Thüringische Landeszeitung (Erfurt)

Genau hinschauen

- Fabian Klaus über die Rolle von Björn Höcke

Der Thüringer AfD-Vormann gibt sich wieder einmal zurückhalt­end. Vor dem Bundespart­eitag äußert er sich öffentlich nicht – schon gar nicht zu seinen eigenen Ambitionen. Dabei ist es Höcke, der den oft radikalen Parteikurs der Ost-Landesverb­ände prägt, der bei Stammtisch­reden einheizt, aber in Parlaments­debatten bisweilen den Biedermann gibt, um dann doch die Schutzimpf­ungen gegen das Corona-Virus mit den Taten des Nazi-Verbrecher­s Josef Mengele zu vergleiche­n und damit unzählige Tote des Nazi-Regimes zu relativier­en.

Geht Höcke bei diesem Bundespart­eitag also den letzten Schritt an die Parteispit­ze? Drängt er endgültig zur Macht?

Die Lage der Dinge sieht so aus, dass er erneut keinen Angriff auf die AfD-Bundesspit­ze startet – allerdings: Stimmungen auf Parteitage­n sind schwer kalkulierb­ar.
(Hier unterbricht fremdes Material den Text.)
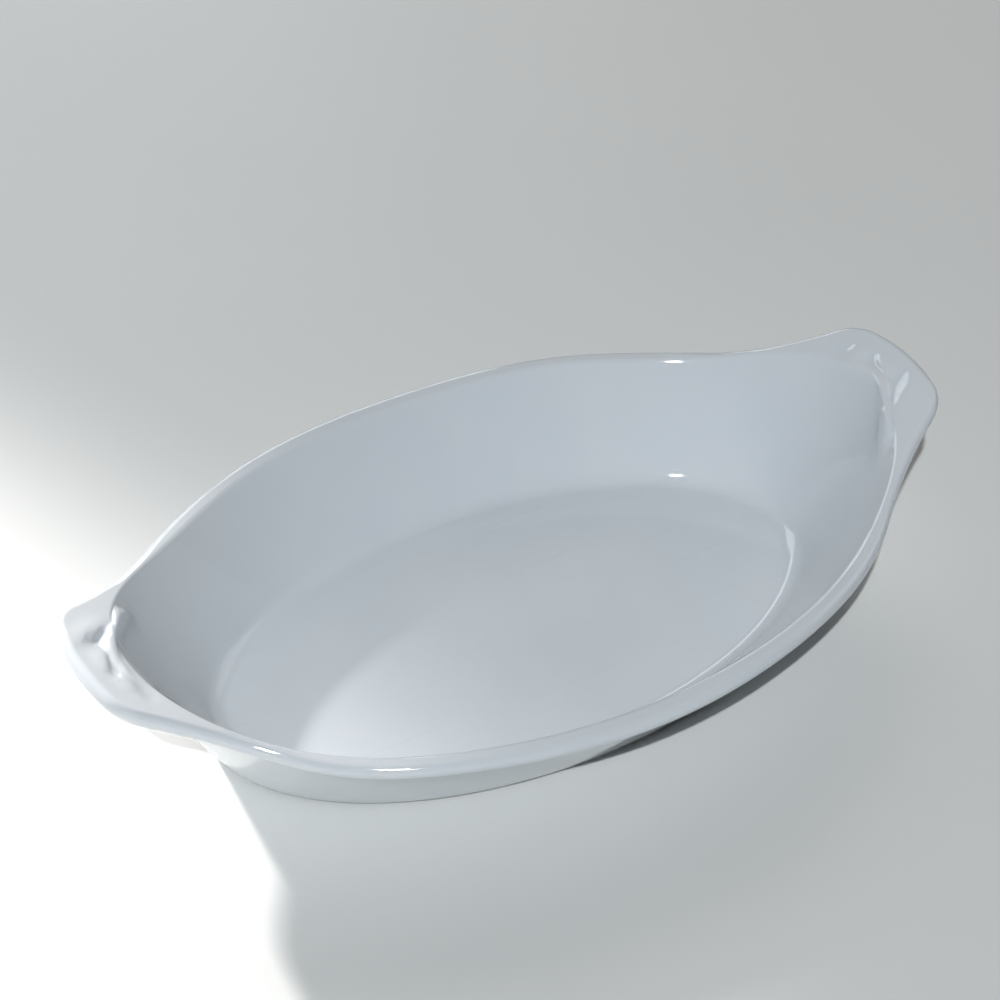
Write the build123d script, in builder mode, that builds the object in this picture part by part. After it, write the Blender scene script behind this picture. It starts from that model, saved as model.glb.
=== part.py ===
from build123d import *
from math import radians, degrees, sin, cos, hypot, atan2
import os

# An oval white porcelain gratin dish with a carrying ear at each end.
# Millimetres, +Z up. The origin is on the resting plane, under the middle of the dish.
# +X runs along the long axis, through the ears.

# Plan of the rim, seen from above
half_length = 130.0
side_half_width = 72.9
oval_half_length = 113.6
ear_tip_radius = 61.6
ear_tip_half_angle = 12.9
ear_corner_radius = 13.0
ear_root_radius = 126.0

# Height of the rim's top surface, from the middle of a side out to an ear's tip
side_height = 34.3
quarter_station, quarter_height = 55.0, 35.5
root_station, root_height = 93.0, 37.9
end_station, end_height = 109.3, 43.9
ear_station, ear_height = 120.0, 48.3
tip_height = 52.8
tip_rise_per_run = 0.465

# Thickness of the rim and of the ears, and the rounding of their edge
lip_thickness = 4.4
ear_thickness = 4.9
nose_radius = 2.05
mouth_radius = 1.9

# Outside of the wall
foot_half_length, foot_half_width = 93.0, 50.7
wall_lean_length, wall_lean_width = 0.57, 0.61
wall_under_lip = 3.4
heel_radius = 1.6

# Inside of the basin
floor_half_length, floor_half_width = 89.5, 47.4
floor_height = 4.8
basin_lean_length, basin_lean_width = 0.635, 0.675
floor_fillet = 7.5

# Foot ring, left bare of glaze
ring_height = 1.3
ring_inset = 2.0
ring_width = 4.0
ring_edge = 0.5
ring_root = 2.0

# The coat of glaze
glaze_thickness = 0.3

# Leaf relief on each ear. The stem runs round the end of the basin's mouth, and its tail drips over
# the edge; three veins leave it. Stations: x, y, depth of the bead's middle under the rim's surface.
stem_radius = 1.9
stem = (
    (104.9, -22.4, 4.5),
    (110.1, -16.1, 2.0),
    (114.4, -10.6, 1.1),
    (117.9, -3.0, 1.0),
    (117.3, 8.8, 2.4),
)
vein_radius = 2.0
first_vein = ((112.6, -14.4, 2.2), (118.2, -12.4, 1.3), (124.2, -6.9, 2.3))
second_vein = ((118.9, -4.0, 2.2), (120.9, 0.6, 1.5), (122.6, 5.6, 2.2))
third_vein = ((118.4, 4.8, 2.2), (119.2, 9.0, 1.5), (118.2, 13.4, 2.2))

# Hollows between the veins: start and end of each, its radius and its depth
first_hollow, first_hollow_radius, first_hollow_depth = ((116.1, -11.1), (121.8, -4.9)), 2.8, 1.0
second_hollow, second_hollow_radius, second_hollow_depth = ((119.8, -1.4), (122.4, 7.6)), 1.4, 0.8
third_hollow, third_hollow_radius, third_hollow_depth = ((115.1, 11.1), (116.7, 17.2)), 1.4, 0.5

# Size of the blocks that trim the clay, well clear of the dish
clear = 2 * half_length


def rim_curve(drop_side, drop_ear):
    """The line of the rim in the upright plane, lowered by the given drops."""
    near = drop_side
    far = drop_ear
    between = (near + far) / 2
    right = [
        (quarter_station, quarter_height - near),
        (root_station, root_height - near),
        (end_station, end_height - between),
        (ear_station, ear_height - far),
        (half_length, tip_height - far),
    ]
    left = [(-x, z) for x, z in reversed(right)]
    return Spline(
        *left, (0, side_height - near), *right, tangents=[(1, -tip_rise_per_run), (1, tip_rise_per_run)]
    )


def rim_height(x):
    """Height of the rim's top surface at the station x."""
    low, high = 0.0, 1.0
    for _ in range(40):
        middle = (low + high) / 2
        if (top_line @ middle).X < x:
            low = middle
        else:
            high = middle
    return (top_line @ low).Z


def rim_plan(inset):
    """The outline of the rim and ears from above, drawn in by the inset all round."""
    long_radius = oval_half_length - inset
    short_radius = side_half_width - inset
    tip_radius = ear_tip_radius - inset
    corner_radius = ear_corner_radius - inset
    root_radius = ear_root_radius + inset
    lean = radians(ear_tip_half_angle)
    tip_x = half_length - ear_tip_radius
    corner_x = tip_x + (tip_radius - corner_radius) * cos(lean)
    corner_y = (tip_radius - corner_radius) * sin(lean)

    # The hollow arc at the ear's root touches both the oval and the ear's corner
    low, high = radians(5), radians(80)
    for _ in range(60):
        at = (low + high) / 2
        touch_x, touch_y = long_radius * cos(at), short_radius * sin(at)
        out_x, out_y = cos(at) / long_radius, sin(at) / short_radius
        reach = root_radius / hypot(out_x, out_y)
        root_x, root_y = touch_x + out_x * reach, touch_y + out_y * reach
        if hypot(root_x - corner_x, root_y - corner_y) < corner_radius + root_radius:
            low = at
        else:
            high = at
    leave = degrees(atan2(root_y - corner_y, root_x - corner_x))
    arrive = degrees(atan2(touch_y - root_y, touch_x - root_x)) % 360

    with BuildLine() as outline:
        tip = CenterArc((tip_x, 0), tip_radius, -ear_tip_half_angle, 2 * ear_tip_half_angle)
        corner = CenterArc((corner_x, corner_y), corner_radius, ear_tip_half_angle, leave - ear_tip_half_angle)
        root = CenterArc((root_x, root_y), root_radius, leave + 180, arrive - leave - 180)
        side = EllipticalCenterArc(
            (0, 0), long_radius, short_radius, degrees(at), arc_size=180 - 2 * degrees(at)
        )
        mirror(tip, about=Plane.YZ)
        mirror(side, about=Plane.XZ)
        for bend in (corner, root):
            across = mirror(bend, about=Plane.XZ)
            mirror(bend, about=Plane.YZ)
            mirror(across, about=Plane.YZ)
    return outline.line


def below_rim(drop_side, drop_ear):
    """Everything under the lowered rim surface."""
    with BuildPart() as block:
        with BuildSketch(Plane.XZ.offset(-clear)):
            with BuildLine():
                line = rim_curve(drop_side, drop_ear)
                Polyline(line @ 0, (-half_length, -clear), (half_length, -clear), line @ 1)
            make_face()
        extrude(amount=2 * clear)
    return block.part


def rim_sheet(inset):
    """Lip and ears in one sheet of clay with a round edge."""
    with BuildPart() as sheet:
        with BuildSketch():
            with BuildLine():
                add(rim_plan(inset))
            make_face()
        extrude(amount=clear)
        with BuildSketch(Plane.XZ.offset(-clear)):
            with BuildLine():
                top = rim_curve(inset, inset)
                under = rim_curve(lip_thickness - inset, ear_thickness - inset)
                Line(top @ 0, under @ 0)
                Line(top @ 1, under @ 1)
            make_face()
        extrude(amount=2 * clear, mode=Mode.INTERSECT)
        upper = sheet.faces().sort_by_distance((0, 0, clear))[0]
        lower = sheet.faces().sort_by_distance((0, 0, -clear))[0]
        fillet(upper.edges() + lower.edges(), nose_radius - inset)
    return sheet.part


def oval_cone(half_x, half_y, lean_x, lean_y, start, rounding):
    """A leaning oval solid that widens upwards, with a rounded lower edge."""
    rise = clear / 4
    with BuildPart() as cone:
        with BuildSketch(Plane.XY.offset(start)):
            Ellipse(half_x, half_y)
        with BuildSketch(Plane.XY.offset(start + rise)):
            Ellipse(half_x + lean_x * rise, half_y + lean_y * rise)
        loft(ruled=True)
        fillet(cone.edges().sort_by(Axis.Z)[0], rounding)
    return cone.part


def basin(inset):
    """The hollow of the dish."""
    spread = inset * hypot(1, basin_lean_width)
    sunk = floor_height - inset
    return oval_cone(
        floor_half_length + spread - basin_lean_length * inset,
        floor_half_width + spread - basin_lean_width * inset,
        basin_lean_length,
        basin_lean_width,
        sunk,
        floor_fillet + inset,
    )


def wall(inset):
    """The wall and bottom as a full block, up to the underside of the lip."""
    spread = inset * hypot(1, wall_lean_width)
    base = ring_height + inset
    with BuildPart() as block:
        add(
            oval_cone(
                foot_half_length + wall_lean_length * base - spread,
                foot_half_width + wall_lean_width * base - spread,
                wall_lean_length,
                wall_lean_width,
                base,
                heel_radius - inset,
            )
        )
        add(below_rim(wall_under_lip, wall_under_lip), mode=Mode.INTERSECT)
    return block.part


def surface_point(x, y, lift):
    """A point over the ear's top surface, lifted square off it."""
    step = 0.01 * half_length
    slope = (rim_height(x + step) - rim_height(x - step)) / (2 * step)
    size = hypot(1, slope)
    return x - lift * slope / size, y, rim_height(x) + lift / size


def bead(stations, radius, inset):
    """A raised bead that comes up out of the ear and sinks back into it."""
    points = [surface_point(x, y, -depth) for x, y, depth in stations]
    with BuildPart() as strip:
        with BuildLine():
            if len(points) == 3:
                way = ThreePointArc(*points)
            else:
                way = Spline(*points)
        with BuildSketch(Plane(way @ 0, z_dir=way % 0)):
            Circle(radius - inset)
        sweep()
    return strip.part


def hollow(ends, radius, depth, inset):
    """A drop-shaped hollow, shallow at the stem and deep at its round outer end."""
    start = Vector(*surface_point(*ends[0], radius))
    end = Vector(*surface_point(*ends[1], radius - depth))
    with BuildPart() as drop:
        with BuildSketch(Plane(start, z_dir=end - start)):
            Circle(radius + inset)
        extrude(amount=(end - start).length)
        with Locations(end):
            Sphere(radius + inset)
    return drop.part


def dish_form(inset):
    """The dish without its foot ring, drawn in by the inset on every face."""
    turned = Rotation(0, 0, 180)
    with BuildPart() as form:
        add(wall(inset))
        add(rim_sheet(inset))
        add(basin(inset), mode=Mode.SUBTRACT)
        upper = form.faces().sort_by_distance((0, side_half_width - lip_thickness / 2, clear))[0]
        fillet(upper.inner_wires()[0].edges(), mouth_radius - inset)
        raised = [
            bead(stem, stem_radius, inset),
            bead(first_vein, vein_radius, inset),
            bead(second_vein, vein_radius, inset),
            bead(third_vein, vein_radius, inset),
        ]
        add(raised + [turned * strip for strip in raised])
        sunk = [
            hollow(first_hollow, first_hollow_radius, first_hollow_depth, inset),
            hollow(second_hollow, second_hollow_radius, second_hollow_depth, inset),
            hollow(third_hollow, third_hollow_radius, third_hollow_depth, inset),
        ]
        add(sunk + [turned * drop for drop in sunk], mode=Mode.SUBTRACT)
    return form.part


with BuildLine(Plane.XZ) as rim_top:
    top_line = rim_curve(0, 0)

os.makedirs("parts", exist_ok=True)

# Bare foot ring, thrown in one with the body
with BuildPart() as foot_ring:
    with BuildSketch():
        Ellipse(foot_half_length - ring_inset, foot_half_width - ring_inset)
        Ellipse(
            foot_half_length - ring_inset - ring_width,
            foot_half_width - ring_inset - ring_width,
            mode=Mode.SUBTRACT,
        )
    extrude(amount=ring_height + ring_root)
    fillet(foot_ring.faces().sort_by(Axis.Z)[0].edges(), ring_edge)

# Fired body: floor, wall, lip, ears and foot ring in one piece of clay
with BuildPart() as porcelain_body:
    add(dish_form(glaze_thickness))
    add(foot_ring.part)
porcelain_body.part.label = "porcelain_body"
export_step(porcelain_body.part, "parts/porcelain_body.step")

# Glaze, melted on to the whole body but for the foot ring
with BuildPart() as coat:
    add(dish_form(0))
    add(porcelain_body.part, mode=Mode.SUBTRACT)
patches = coat.solids().sort_by(SortBy.VOLUME)

# Glaze over the inside, the rim, the ears and the outside of the wall
with BuildPart() as glaze_coat:
    add(patches[-1])
glaze_coat.part.label = "glaze_coat"
export_step(glaze_coat.part, "parts/glaze_coat.step")

# Glaze on the underside, fenced in by the bare foot ring
with BuildPart() as underside_glaze:
    add(patches[0])
underside_glaze.part.label = "underside_glaze"
export_step(underside_glaze.part, "parts/underside_glaze.step")
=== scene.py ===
from math import cos, pi, radians, sin

import bmesh
import bpy
import numpy as np
from mathutils import Matrix, Vector
from mathutils.bvhtree import BVHTree


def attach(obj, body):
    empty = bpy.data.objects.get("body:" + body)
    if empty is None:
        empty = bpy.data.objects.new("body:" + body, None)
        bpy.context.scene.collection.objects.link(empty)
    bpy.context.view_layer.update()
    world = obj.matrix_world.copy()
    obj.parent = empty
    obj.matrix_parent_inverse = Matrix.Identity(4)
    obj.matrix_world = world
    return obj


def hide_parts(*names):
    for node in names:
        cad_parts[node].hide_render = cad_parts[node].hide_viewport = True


# An oval white porcelain gratin dish, seen from above and to its left front.
# The shapes are worked out in millimetres and made in metres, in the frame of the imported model:
# +X runs along the dish through its ears, +Z is up, and the table is at 0.

MM = 0.001
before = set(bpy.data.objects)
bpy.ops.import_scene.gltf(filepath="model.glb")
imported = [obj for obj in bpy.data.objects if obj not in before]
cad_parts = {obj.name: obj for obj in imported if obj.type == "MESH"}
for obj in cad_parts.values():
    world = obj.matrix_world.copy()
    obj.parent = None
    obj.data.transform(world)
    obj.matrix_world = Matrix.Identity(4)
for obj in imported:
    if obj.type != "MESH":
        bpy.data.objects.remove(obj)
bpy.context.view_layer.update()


def linear(hex_colour):
    """An sRGB hex colour as linear red, green, blue and alpha."""
    parts = [int(hex_colour[i : i + 2], 16) / 255 for i in (1, 3, 5)]
    return [*(p / 12.92 if p <= 0.04045 else ((p + 0.055) / 1.055) ** 2.4 for p in parts), 1.0]


# ---------------------------------------------------------------------------------------------
# Camera
# ---------------------------------------------------------------------------------------------

CAMERA_TURN = radians(-33.16)
CAMERA_HEIGHT = radians(40.86)
CAMERA_ROLL = radians(2.87)
CAMERA_DISTANCE = 743.26 * MM
CAMERA_AIM = Vector((25.93 * MM, 51.16 * MM, 0))
LENS, SENSOR_WIDTH = 90.46, 36
NEAREST_SEEN = 0.01

back = Vector(
    (
        sin(CAMERA_TURN) * cos(CAMERA_HEIGHT),
        -cos(CAMERA_TURN) * cos(CAMERA_HEIGHT),
        sin(CAMERA_HEIGHT),
    )
)
level = Vector((cos(CAMERA_TURN), sin(CAMERA_TURN), 0))
upright = back.cross(level)
right = cos(CAMERA_ROLL) * level + sin(CAMERA_ROLL) * upright
up = -sin(CAMERA_ROLL) * level + cos(CAMERA_ROLL) * upright
camera_data = bpy.data.cameras.new("camera")
camera_data.lens = LENS
camera_data.sensor_width = SENSOR_WIDTH
camera_data.clip_start = NEAREST_SEEN
camera = bpy.data.objects.new("camera", camera_data)
camera.matrix_world = Matrix.Translation(CAMERA_AIM + CAMERA_DISTANCE * back) @ Matrix(
    (right, up, back)
).transposed().to_4x4()
bpy.context.scene.collection.objects.link(camera)
bpy.context.scene.camera = camera

# ---------------------------------------------------------------------------------------------
# Shape of the glaze, in millimetres. It lies on the fired body as a thin skin, rounder and softer
# than the clay: the ears' relief is melted, and every corner has flowed.
# ---------------------------------------------------------------------------------------------

# Plan of the rim and ears
HALF_LENGTH = 130.0
OVAL = (113.6, 72.9)
EAR_TIP_RADIUS = 61.6
EAR_TIP_HALF_ANGLE = radians(12.9)
EAR_CORNER_RADIUS = 13.0
EAR_ROOT_RADIUS = 126.0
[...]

Ist es die pure Angst, aus einem demokratis­chen Prozess in einer Partei mit unzähligen Antidemokr­aten nicht als Gewinner hervorzuge­hen? Denn im Westen des Landes hat der Thüringer keinesfall­s den Rückhalt, den er bei den Ostverbänd­en genießt. Eine Niederlage würde seine Position im Bund aber auch in Thüringen schwächen. Oder, wie er selbst im Internet schreibt: „Bei uns sollte es keine ‘Verlierer’ geben.“

Die Angst dürfte ihn umtreiben. Vorsichtsh­alber hat er bereits „uns nicht wohlgesonn­ene Redakteure“als Sündenböck­e auserkoren, falls die AfD mal wieder in ihre Einzelteil­e zerfallen könnte. Dabei sorgt die Partei stets selbst dafür, weil ihr Kurs stets radikaler wurde.

In einer Demokratie muss genau darauf geschaut werden, um nicht hinterher sagen zu müssen, man hätte es wissen können.